Despite the best intentions, some matches between schools and businesses founder. Sugarloaf eventually had to abandon its plan to include a couple of far-flung schools in its golf program because kids were spending too much time in transit. Some of Graystone Elementary's partnerships with local chain outlets fell apart when individual managers left.

Relationships that prosper and endure may take vastly different forms, but they tend to have some sound practices in common. Whether a parent, businessperson or school principal initiates it, a partnership must meet a genuine need. It must have specific, agreed-upon goals as well as benchmarks to determine whether it's on course to meet them. It should have top-level support from the business and the school, an orientation to acquaint teachers and volunteers with the undertaking at hand and someone to co-ordinate their efforts. A signed agreement is useful not only to clarify the intent and terms of the partnership but also, and perhaps more important, to celebrate its initiation.

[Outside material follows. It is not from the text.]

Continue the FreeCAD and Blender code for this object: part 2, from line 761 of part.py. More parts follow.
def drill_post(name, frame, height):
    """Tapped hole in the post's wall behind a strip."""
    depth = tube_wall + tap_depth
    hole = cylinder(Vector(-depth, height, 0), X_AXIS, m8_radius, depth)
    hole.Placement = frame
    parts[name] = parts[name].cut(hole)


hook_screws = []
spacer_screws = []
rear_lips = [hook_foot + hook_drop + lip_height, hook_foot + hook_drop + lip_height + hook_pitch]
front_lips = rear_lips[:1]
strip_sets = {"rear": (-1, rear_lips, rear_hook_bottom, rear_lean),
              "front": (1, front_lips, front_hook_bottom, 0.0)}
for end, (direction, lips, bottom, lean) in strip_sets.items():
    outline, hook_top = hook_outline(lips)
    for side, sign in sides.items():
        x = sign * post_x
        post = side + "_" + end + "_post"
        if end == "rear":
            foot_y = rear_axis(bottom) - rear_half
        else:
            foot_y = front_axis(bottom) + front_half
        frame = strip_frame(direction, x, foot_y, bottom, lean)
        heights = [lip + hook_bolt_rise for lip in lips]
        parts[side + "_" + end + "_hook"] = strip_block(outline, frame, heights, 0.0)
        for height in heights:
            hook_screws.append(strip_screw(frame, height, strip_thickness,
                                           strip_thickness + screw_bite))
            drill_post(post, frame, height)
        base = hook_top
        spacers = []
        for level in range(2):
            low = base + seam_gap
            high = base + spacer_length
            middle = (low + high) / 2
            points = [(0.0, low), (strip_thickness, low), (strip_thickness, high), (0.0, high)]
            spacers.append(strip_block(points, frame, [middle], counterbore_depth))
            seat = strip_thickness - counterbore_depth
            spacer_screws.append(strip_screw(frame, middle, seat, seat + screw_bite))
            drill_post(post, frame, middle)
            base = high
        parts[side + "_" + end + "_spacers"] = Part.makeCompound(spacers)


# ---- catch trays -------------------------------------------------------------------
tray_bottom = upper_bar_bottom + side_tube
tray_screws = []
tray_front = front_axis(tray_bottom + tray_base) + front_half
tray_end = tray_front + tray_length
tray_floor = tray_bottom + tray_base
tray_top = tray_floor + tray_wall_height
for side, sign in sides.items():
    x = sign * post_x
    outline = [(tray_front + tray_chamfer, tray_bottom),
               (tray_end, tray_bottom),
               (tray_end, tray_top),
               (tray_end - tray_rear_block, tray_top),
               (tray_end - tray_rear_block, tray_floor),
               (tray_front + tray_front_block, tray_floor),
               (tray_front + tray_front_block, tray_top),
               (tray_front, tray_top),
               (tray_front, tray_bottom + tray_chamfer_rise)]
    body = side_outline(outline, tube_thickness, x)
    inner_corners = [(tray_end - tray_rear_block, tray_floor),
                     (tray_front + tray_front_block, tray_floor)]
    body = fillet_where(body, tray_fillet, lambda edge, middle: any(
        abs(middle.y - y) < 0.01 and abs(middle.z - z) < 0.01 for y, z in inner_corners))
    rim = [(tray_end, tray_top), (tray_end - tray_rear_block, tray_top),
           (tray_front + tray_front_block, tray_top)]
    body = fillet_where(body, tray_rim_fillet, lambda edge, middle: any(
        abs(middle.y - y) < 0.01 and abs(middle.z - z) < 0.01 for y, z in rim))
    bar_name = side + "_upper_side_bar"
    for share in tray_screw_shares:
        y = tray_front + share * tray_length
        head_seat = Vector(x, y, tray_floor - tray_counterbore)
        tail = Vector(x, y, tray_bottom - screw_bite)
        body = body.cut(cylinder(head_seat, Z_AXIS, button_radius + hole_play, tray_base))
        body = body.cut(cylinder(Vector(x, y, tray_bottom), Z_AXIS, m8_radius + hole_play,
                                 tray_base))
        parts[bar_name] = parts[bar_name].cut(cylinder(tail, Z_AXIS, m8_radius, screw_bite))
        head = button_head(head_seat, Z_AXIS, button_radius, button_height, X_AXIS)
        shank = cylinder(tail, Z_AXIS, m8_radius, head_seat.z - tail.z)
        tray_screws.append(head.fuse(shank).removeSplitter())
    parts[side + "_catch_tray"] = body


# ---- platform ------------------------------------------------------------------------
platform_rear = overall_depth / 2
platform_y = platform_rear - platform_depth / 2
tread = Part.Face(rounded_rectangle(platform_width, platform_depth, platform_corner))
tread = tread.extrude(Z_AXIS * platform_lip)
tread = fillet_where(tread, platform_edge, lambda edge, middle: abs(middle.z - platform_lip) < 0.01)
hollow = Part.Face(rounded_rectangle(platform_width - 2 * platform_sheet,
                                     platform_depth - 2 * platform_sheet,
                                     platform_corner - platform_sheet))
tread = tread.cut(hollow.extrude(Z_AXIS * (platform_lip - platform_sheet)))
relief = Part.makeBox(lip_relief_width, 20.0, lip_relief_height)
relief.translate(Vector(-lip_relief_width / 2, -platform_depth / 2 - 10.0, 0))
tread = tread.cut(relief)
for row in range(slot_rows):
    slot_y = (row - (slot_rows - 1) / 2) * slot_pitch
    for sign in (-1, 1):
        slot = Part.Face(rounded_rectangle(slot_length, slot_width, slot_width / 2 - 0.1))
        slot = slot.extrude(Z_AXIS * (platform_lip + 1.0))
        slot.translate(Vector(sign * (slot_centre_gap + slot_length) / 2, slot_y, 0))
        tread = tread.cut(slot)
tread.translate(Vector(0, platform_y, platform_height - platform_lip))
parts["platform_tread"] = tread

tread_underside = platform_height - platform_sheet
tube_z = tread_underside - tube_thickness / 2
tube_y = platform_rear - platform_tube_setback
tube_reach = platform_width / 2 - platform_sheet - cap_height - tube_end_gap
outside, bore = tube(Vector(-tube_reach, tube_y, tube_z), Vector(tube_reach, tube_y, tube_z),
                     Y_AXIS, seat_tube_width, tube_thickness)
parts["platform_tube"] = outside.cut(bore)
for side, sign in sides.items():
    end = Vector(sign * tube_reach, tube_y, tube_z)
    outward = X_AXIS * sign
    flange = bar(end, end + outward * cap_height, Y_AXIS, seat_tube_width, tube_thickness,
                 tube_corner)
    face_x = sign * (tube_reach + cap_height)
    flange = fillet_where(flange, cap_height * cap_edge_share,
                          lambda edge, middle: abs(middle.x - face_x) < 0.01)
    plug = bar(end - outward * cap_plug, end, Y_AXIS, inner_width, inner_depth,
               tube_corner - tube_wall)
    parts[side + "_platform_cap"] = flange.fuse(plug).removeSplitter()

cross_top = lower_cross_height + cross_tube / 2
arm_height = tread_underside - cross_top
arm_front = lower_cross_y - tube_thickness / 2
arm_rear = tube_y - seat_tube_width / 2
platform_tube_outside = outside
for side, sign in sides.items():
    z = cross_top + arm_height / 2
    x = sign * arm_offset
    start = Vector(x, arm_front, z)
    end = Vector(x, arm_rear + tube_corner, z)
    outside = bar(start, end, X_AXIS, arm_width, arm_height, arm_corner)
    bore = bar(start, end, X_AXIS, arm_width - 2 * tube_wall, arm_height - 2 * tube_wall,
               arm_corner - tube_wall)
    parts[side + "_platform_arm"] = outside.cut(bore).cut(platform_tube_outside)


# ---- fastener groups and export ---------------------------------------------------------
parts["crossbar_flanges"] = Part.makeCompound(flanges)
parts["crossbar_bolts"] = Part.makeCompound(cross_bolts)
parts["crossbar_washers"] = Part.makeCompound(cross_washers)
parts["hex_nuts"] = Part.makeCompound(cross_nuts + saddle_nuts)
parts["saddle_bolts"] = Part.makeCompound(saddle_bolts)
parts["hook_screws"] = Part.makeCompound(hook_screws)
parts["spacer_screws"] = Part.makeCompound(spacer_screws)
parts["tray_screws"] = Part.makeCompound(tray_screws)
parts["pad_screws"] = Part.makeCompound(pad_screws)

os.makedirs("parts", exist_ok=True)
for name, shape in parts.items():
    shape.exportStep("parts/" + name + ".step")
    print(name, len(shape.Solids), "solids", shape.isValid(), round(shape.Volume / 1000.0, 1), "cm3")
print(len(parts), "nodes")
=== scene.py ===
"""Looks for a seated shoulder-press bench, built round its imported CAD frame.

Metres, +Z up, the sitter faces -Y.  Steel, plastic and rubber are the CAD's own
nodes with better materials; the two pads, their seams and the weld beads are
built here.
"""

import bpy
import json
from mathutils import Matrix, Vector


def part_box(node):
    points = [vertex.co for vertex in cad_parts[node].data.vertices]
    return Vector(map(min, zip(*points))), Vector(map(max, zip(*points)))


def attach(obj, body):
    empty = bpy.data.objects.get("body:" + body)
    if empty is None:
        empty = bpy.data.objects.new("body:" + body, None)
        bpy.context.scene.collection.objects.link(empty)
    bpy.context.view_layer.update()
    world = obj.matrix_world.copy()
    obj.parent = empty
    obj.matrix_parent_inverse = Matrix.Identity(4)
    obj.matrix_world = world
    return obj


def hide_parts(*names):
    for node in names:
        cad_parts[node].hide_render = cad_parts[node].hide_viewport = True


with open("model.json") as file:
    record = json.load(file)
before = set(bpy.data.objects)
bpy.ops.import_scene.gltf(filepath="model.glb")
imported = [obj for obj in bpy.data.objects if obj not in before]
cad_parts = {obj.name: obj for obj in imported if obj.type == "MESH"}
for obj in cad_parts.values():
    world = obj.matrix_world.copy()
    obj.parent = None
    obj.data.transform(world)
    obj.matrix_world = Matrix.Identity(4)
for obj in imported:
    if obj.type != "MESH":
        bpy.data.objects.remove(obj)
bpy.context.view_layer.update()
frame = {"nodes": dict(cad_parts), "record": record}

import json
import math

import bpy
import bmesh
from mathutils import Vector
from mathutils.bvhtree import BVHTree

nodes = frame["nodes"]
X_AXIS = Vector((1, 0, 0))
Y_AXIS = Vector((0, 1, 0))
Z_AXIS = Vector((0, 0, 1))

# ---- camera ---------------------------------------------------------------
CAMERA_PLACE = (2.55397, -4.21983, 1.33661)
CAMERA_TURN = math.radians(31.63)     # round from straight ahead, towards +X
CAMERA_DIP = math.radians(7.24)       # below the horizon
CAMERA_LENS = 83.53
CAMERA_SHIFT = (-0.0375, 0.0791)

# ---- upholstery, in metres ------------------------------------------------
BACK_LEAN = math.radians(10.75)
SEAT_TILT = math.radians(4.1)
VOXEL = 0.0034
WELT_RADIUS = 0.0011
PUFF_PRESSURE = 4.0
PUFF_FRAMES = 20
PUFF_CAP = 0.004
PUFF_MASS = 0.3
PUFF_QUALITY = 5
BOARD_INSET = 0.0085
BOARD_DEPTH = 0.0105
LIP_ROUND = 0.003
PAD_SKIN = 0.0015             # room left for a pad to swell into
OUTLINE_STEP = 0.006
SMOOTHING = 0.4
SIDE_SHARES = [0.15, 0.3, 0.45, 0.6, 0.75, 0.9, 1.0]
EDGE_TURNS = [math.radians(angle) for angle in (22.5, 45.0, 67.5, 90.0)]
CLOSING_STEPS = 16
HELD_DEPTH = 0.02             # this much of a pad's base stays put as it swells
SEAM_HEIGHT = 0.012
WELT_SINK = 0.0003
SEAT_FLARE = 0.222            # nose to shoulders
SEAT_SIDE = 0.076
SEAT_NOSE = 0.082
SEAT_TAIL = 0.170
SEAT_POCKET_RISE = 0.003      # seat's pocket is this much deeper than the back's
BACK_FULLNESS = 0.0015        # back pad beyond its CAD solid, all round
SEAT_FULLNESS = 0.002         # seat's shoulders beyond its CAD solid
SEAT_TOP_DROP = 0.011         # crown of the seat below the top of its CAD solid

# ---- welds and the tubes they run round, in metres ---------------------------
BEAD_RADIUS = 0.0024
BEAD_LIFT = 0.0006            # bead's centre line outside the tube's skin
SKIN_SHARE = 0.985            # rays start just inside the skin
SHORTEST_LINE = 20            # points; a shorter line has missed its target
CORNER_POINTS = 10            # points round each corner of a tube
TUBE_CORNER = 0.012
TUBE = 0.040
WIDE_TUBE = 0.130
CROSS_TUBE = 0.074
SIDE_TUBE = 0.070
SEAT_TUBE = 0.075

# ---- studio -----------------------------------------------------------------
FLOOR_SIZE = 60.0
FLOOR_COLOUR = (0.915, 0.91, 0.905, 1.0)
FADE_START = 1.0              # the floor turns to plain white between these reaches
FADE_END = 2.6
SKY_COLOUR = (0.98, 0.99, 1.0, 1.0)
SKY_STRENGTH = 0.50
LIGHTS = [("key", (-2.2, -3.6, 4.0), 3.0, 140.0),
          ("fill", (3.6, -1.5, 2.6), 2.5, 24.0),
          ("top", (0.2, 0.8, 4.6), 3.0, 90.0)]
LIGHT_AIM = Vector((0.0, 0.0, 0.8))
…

Like healthy children, good school-business partnerships tend to grow. "It usually starts with employees or an individual getting involved in the life of a child in school," says Merenda, "and as they become more involved and see the needs of the school and understand the complexities of education in today's world, they draw on the resources of their organization or company to get more involved." And typically, what may have begun as a task undertaken to solve a problem becomes a pleasure pursued--just for the satisfaction it brings to everyone involved.